PCA helps by finding new axes (called principal components) that capture the most variance in the data. Essentially, it identifies the directions in which the data varies the most and projects it onto a smaller space, while preserving as much information as possible. This is done through a combination of statistics (means, variances, covariances) and linear algebra (eigenvectors and eigenvalues of the covariance matrix).

Example: PCA workflow in code:

X = np.array([[2.5, 2.4], [0.5, 0.7], [2.2, 2.9]])
X_centered = X - np.mean(X, axis=0)
cov_matrix = np.cov(X_centered.T)
eigenvalues, eigenvectors = np.linalg.eig(cov_matrix)
idx = eigenvalues.argsort()[::-1]
principal_components = eigenvectors[:, idx[:2]]
X_reduced = X_centered.dot(principal_components)

By transforming data to this new basis, PCA not only reduces dimensionality but also highlights the underlying structure. It makes data easier to visualize, improves the performance of machine learning algorithms, and helps in noise reduction by filtering out less informative components.
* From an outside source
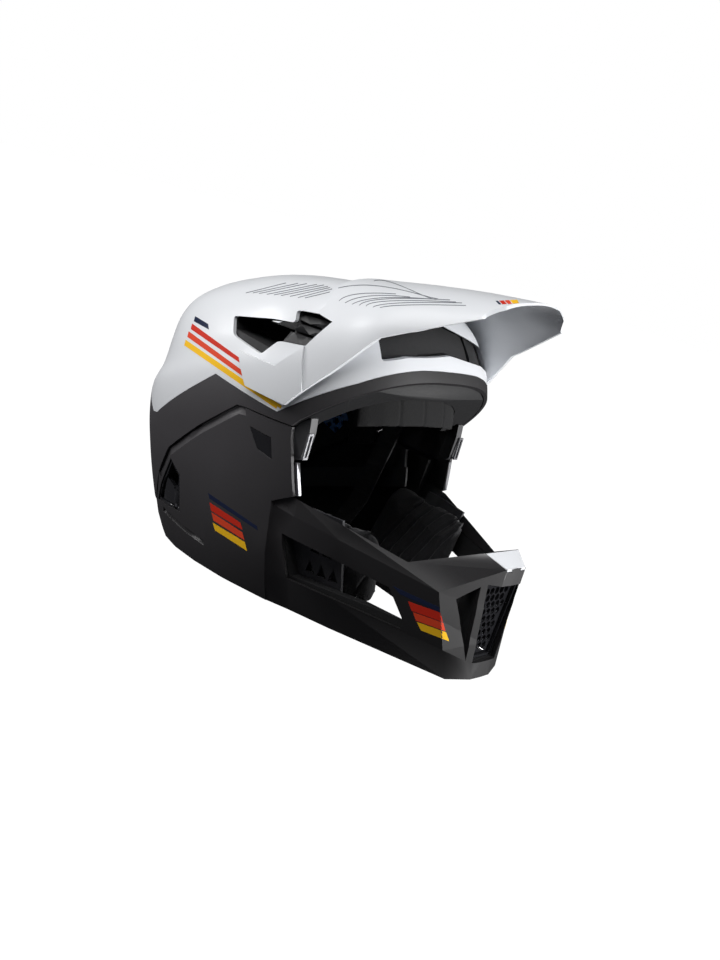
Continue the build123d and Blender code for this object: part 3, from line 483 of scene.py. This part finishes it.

Bridging Theory and Practice

These mathematical concepts are not just theoretical—they are applied daily in machine learning workflows. Whether it's optimizing a model with gradient descent, interpreting feature importance using eigenvectors, or reducing complexity with PCA, the mathematics discussed here powers the decisions and insights behind the scenes.

The ability to think in vectors, differentiate multivariable functions, and decompose complex systems into simpler components is what allows data scientists and machine learning engineers to build, debug, and improve intelligent systems.

A solid grasp of these ideas doesn’t just enable better coding—it fosters deeper understanding, sharper intuition, and the ability to innovate in the fast-evolving field of machine learning.